The remedy, as we now know, was to turn an agency with a strict legal mandate to look outward at the activities of foreign governments inward, toward its own. "So the government was faced with a question: What do they have to do to walk right up to the edge of what's legal and right to protect the rest of the country?," Kirk, whose other film credits include the Peabody award-winning "League of Denial" and "Bush's War," told Yahoo News in a telephone interview.
Part 1 of "United States of Secrets," a two-hour film, examines the beginnings of "The Program," or "Stellar Wind" as it was known internally: The effort to collect unprecedented amounts of information from emails, phone and cell conversations from millions of Americans - through its continuation today, surviving a change in presidents, threats of resignations by high-level government officials and exposure by Edward Snowden, who took a job at intelligence contractor Booz Allen Hamilton to specifically reveal it.
Though the film begins with Snowden's efforts to interest former Guardian journalist Glenn Greenwald, documentary film producer Laura Poitras and journalist Barton Gellman with what he found, Part 1 is less about Snowden and more about how many members of the NSA, the US Justice Department and other government officials acted on their various beliefs in what was right, and wrong.

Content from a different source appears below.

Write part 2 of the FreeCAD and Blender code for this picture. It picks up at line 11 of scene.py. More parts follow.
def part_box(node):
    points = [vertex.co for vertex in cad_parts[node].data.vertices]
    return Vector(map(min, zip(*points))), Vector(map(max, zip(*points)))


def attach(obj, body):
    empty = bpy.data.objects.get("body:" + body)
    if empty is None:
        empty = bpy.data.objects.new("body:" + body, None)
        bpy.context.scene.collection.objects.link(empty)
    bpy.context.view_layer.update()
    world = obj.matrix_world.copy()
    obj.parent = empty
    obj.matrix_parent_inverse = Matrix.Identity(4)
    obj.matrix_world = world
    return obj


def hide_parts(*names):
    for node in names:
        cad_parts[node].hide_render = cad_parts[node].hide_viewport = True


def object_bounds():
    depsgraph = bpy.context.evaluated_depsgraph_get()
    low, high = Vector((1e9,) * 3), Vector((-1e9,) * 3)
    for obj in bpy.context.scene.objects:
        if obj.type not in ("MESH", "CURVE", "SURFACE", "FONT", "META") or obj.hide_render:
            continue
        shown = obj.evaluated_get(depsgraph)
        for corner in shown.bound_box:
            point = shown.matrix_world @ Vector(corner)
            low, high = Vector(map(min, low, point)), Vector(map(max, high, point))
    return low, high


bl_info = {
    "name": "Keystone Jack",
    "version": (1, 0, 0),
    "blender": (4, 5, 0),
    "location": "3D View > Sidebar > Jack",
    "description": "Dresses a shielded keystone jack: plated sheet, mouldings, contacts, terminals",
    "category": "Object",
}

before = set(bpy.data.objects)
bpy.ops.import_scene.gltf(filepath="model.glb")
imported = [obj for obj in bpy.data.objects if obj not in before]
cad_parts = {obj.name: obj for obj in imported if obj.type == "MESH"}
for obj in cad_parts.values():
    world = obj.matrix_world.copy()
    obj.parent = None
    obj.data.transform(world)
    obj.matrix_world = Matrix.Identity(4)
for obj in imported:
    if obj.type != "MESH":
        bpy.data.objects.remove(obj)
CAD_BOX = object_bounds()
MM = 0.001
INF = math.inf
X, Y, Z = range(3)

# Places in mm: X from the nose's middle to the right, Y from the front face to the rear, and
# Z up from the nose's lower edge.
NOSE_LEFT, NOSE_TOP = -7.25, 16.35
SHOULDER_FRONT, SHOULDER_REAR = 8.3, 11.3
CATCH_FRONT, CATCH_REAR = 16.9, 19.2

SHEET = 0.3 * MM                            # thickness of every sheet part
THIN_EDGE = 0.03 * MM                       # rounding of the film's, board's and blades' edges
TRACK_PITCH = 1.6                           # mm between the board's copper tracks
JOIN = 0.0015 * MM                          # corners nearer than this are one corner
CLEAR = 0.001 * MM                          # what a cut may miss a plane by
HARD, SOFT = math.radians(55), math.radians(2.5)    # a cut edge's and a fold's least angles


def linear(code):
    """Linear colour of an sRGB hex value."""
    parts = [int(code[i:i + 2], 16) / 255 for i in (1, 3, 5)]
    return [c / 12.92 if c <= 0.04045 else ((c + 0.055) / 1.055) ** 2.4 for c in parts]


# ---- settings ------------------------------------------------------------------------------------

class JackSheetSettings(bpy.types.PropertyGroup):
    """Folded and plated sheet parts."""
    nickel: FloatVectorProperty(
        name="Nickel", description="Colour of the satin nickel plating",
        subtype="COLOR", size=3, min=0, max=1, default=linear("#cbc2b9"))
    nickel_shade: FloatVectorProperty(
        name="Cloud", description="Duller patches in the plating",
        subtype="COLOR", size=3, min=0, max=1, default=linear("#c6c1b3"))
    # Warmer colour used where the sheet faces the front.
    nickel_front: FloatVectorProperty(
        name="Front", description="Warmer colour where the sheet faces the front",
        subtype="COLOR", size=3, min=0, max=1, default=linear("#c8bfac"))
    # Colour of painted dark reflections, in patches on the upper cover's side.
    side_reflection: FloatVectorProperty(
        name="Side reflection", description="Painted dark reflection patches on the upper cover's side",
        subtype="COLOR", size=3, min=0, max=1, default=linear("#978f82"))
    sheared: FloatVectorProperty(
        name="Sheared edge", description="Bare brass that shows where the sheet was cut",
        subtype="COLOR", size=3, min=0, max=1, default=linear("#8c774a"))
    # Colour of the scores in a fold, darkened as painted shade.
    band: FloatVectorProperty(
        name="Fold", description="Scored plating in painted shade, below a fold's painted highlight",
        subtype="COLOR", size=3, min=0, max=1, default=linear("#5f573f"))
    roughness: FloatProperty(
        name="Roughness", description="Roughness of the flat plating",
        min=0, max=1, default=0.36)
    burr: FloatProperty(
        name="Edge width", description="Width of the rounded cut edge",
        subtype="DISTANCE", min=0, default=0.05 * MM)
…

The film depicts how "The Program" started in then-Vice President Dick Cheney's office, in the form of a document authored by David Addington, Cheney's lawyer, and kept in Addington's safe. "To most people who know how things work inside the government, that the vice-president's lawyer, who has no statutory authority, [would author] what would become the deepest, darkest secret the American government has" is not only unusual, but unique in the history of US intelligence, said Kirk. Its heritage caused intense and acute legal debate from the beginning.
Still, the NSA, asked after the 9/11 attacks to create a list of exactly what it would take to prevent anything like them from happening again, was receptive to the challenge. Michael Hayden, a retired four-star US Air Force general and head of the agency from 1999 to 2005, took it on.

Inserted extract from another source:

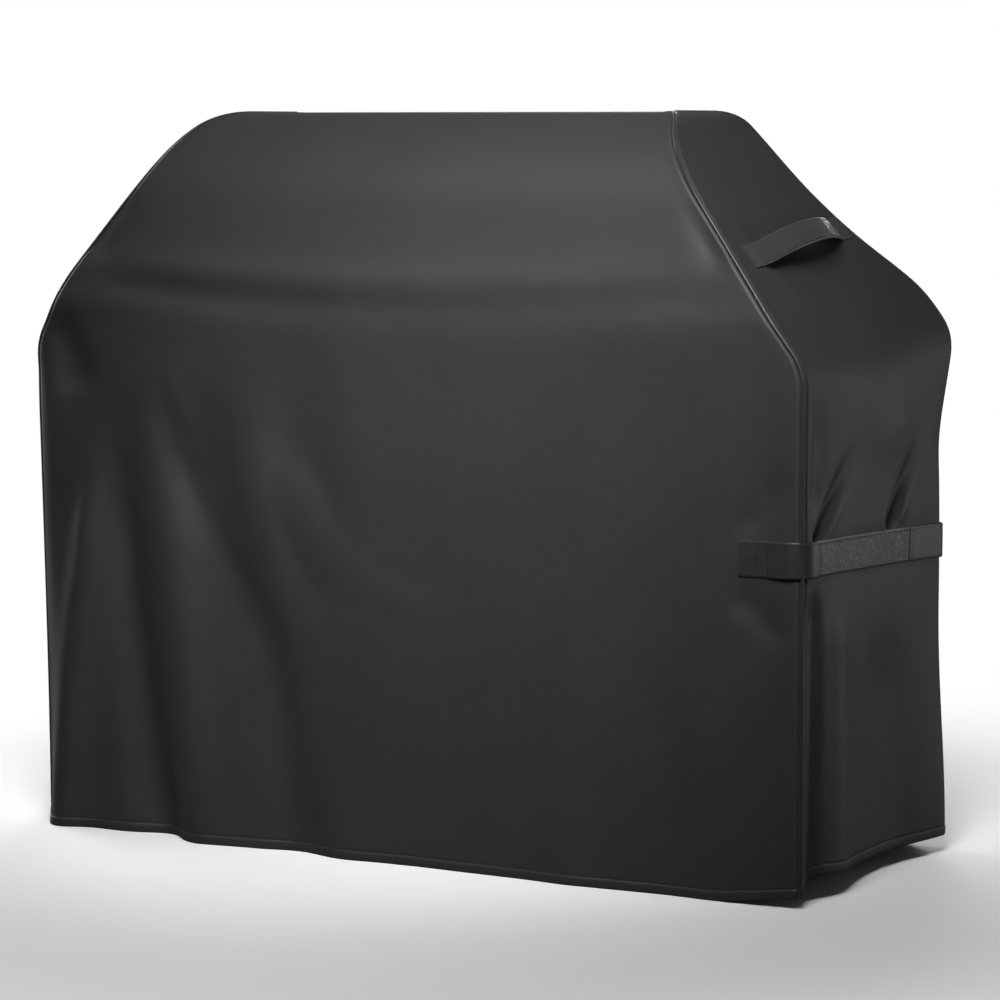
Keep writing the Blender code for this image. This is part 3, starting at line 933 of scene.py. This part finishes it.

Starting up "The Program" required compartmentalizing it from a substantial part of NSA staff, and, of course, Congress. All kinds of equipment began appearing in the agency's Fort Meade, Md., headquarters, to the surprise of many who worked there. In fact, though, the agency already had a program called "Thinthread" that could be configured to do the job, but its creators included safeguards that would render the data more or less anonymous, protecting the privacy of the newly monitored.

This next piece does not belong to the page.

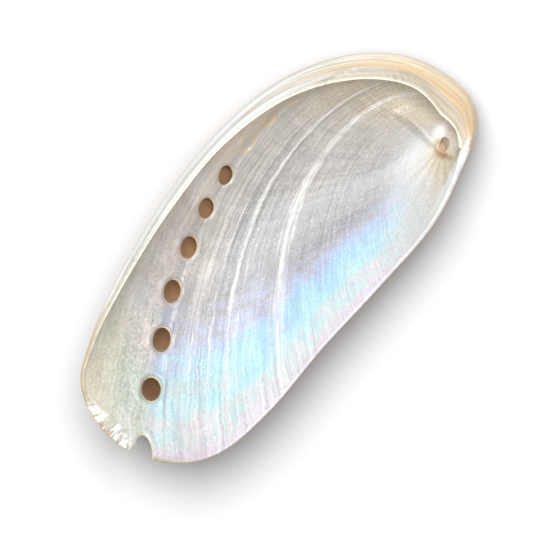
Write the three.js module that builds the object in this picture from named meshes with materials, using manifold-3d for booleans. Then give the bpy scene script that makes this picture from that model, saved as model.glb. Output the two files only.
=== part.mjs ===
// A polished abalone shell of the long, narrow donkey's ear kind, lying on its back with its
// mouth up. It is one piece: a thin boat-shaped bowl, a shelf rolled over along the inner lip,
// a small coiled spire at one end, a row of six open holes and the notch of a seventh.
// Millimetres. +Z is up, +X runs along the shell to the spire end, +Y to the inner lip.
import * as THREE from "three";
import { mergeVertices } from "three/addons/utils/BufferGeometryUtils.js";
import Module from "manifold-3d";

const wasm = await Module();
wasm.setup();

// Driving dimensions
const LENGTH = 90; // nominal, from the spire end to the growing end
const HALF = LENGTH / 2;
const WALL = 1.25; // thickness of the floor
const SPIRE_WALL = 1.0; // added to it at the spire end

// The rim, one station every 20 degrees from the spire end round by the inner lip, the growing
// end and the outer lip. x and y are the outline in plan. shelf is how far the mouth's edge lies
// inside it. side is the outline's height and edge the height of the mouth's edge. out and
// in say how far round an ellipse each wall runs: 90 stands upright at the rim, and more
// than 90 is undercut.
const STATION = 20;
const RIM = [
  { x: 45.1, y: -6.6, shelf: 6.8, side: 7.2, edge: 12.6, out: 88, in: 122 },
  { x: 42.6, y: 4.1, shelf: 5.8, side: 8.2, edge: 13.2, out: 87, in: 114 },
  { x: 34.5, y: 13.1, shelf: 4.8, side: 9.8, edge: 13.9, out: 85, in: 105 },
  { x: 22.6, y: 18.9, shelf: 3.5, side: 11.6, edge: 14.4, out: 82, in: 97 },
  { x: 7.8, y: 20.9, shelf: 2.4, side: 12.9, edge: 14.8, out: 79, in: 90 },
  { x: -7.9, y: 19.8, shelf: 2.0, side: 13.6, edge: 15.0, out: 74, in: 83 },
  { x: -22.6, y: 16.8, shelf: 1.5, side: 14.1, edge: 15.0, out: 67, in: 73 },
  { x: -34.6, y: 13.0, shelf: 0.9, side: 14.3, edge: 14.8, out: 59, in: 62 },
  { x: -42.8, y: 8.0, shelf: 0.6, side: 14.2, edge: 14.5, out: 53, in: 54 },
  { x: -45.6, y: -2.2, shelf: 0.5, side: 13.8, edge: 14.1, out: 50, in: 50 },
  { x: -42.6, y: -11.8, shelf: 0.5, side: 13.7, edge: 14.0, out: 50, in: 50 },
  { x: -34.6, y: -18.1, shelf: 0.5, side: 13.8, edge: 14.1, out: 52, in: 52 },
  { x: -22.5, y: -19.9, shelf: 0.5, side: 14.0, edge: 14.3, out: 54, in: 54 },
  { x: -7.8, y: -19.5, shelf: 0.5, side: 14.1, edge: 14.4, out: 55, in: 55 },
  { x: 7.8, y: -19.8, shelf: 0.6, side: 14.1, edge: 14.4, out: 57, in: 57 },
  { x: 22.5, y: -19.6, shelf: 0.8, side: 13.8, edge: 14.1, out: 60, in: 60 },
  { x: 34.5, y: -16.5, shelf: 1.4, side: 12.2, edge: 13.5, out: 72, in: 78 },
  { x: 42.4, y: -13.2, shelf: 5.2, side: 7.6, edge: 12.8, out: 86, in: 112 },
];

// The keel is the deepest line, along which the grids of the two sides meet. It runs between
// y values at the growing end and the spire, and bows towards the inner lip between them. Its
// depth is z = rise u^2 + skew u^3, with u = x / HALF.
const KEEL = { half: 33, growing: -2.5, spire: -8, bow: 10, rise: 8, skew: -3.5 };

// The spire's coil turns about this point.
const APEX = { x: 35.1, y: -11.5 };

// Spiral lines run out from the apex with a growth rate that rises with the angle. A line's
// index is ln(radius) less this rate summed up to its angle, in radians from +X.
const SPIRAL = { angle: 2.158, rate: 0.75, gain: 0.19 };

// Low folds that follow the spiral lines: height of the ridge, and half width as an index.
const FOLDS = [
  { index: 3.18, height: 0.3, half: 0.03 },
  { index: 2.9, height: 0.25, half: 0.035 },
  { index: 3.31, height: 0.12, half: 0.02 },
  { index: 3.07, height: 0.1, half: 0.025 },
  { index: 3.42, height: 0.22, half: 0.014 },
];
const ROW_CHANNEL = { index: 3.467, depth: 0.3, half: 0.045 };
const FOLD_FADE = { from: 6, to: 16 }; // folds rise over these distances from the apex
const FOLDS_OUTSIDE = 0.3; // share of the folds' height that still shows on the polished back

// The coil seen from outside: a groove that winds in from where the outer lip joins on.
const SUTURE = { radius: 5.6, angle: -1.28, rate: 0.24, depth: 0.55, half: 0.2, inner: 1.2 };
const KNOB = { height: 1.1, radius: 4.2 }; // how far the spire stands out from the back

// Where the outer lip ends: a low bead laid over the spire's last turn.
const LIP_END = { x: 35.0, y: -16.6, toX: 39.5, toY: -13.9, height: 0.9, half: 0.9 };

// Open holes, from the oldest to the youngest: centre at the inner surface, length along the
// row, width, and how many degrees each leans towards the growing end on its way out.
const HOLES = [
  { x: 4.5, y: 14.4, long: 3.9, wide: 2.4, lean: 32 },
  { x: -2.3, y: 13.0, long: 4.1, wide: 2.7, lean: 26 },
  { x: -9.7, y: 10.6, long: 4.6, wide: 2.9, lean: 22 },
  { x: -17.7, y: 7.5, long: 4.8, wide: 3.0, lean: 18 },
  { x: -25.6, y: 3.1, long: 4.8, wide: 3.2, lean: 14 },
  { x: -33.7, y: -1.4, long: 4.6, wide: 3.5, lean: 10 },
];
const NOTCH = { x: -43.6, y: -7.9, long: 6.6, wide: 3.3, turn: 43 };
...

But when the NSA decided to remove those protections, the longtime agency code writers behind it - one of whom breaks into tears on camera at the thought that 9/11 might have been prevented had Thinthread been properly used - decided to quickly retire. Their supervisor, Thomas Drake, who had joined the agency on the day of the 9/11 attacks, first unearthed the internal "skunkworks" that created Thinthread. But NSA executives wound up rejecting it and rebuffing Drake when he questioned the legality of "The Program" to his superiors. They assured him "The Program" was legal, and told him, "Don't ask any more questions, Mr. Drake." He eventually lost his job and pension at the NSA after talking to a reporter about waste and fraud at the agency, and as of summer 2013 was selling equipment in an Apple store.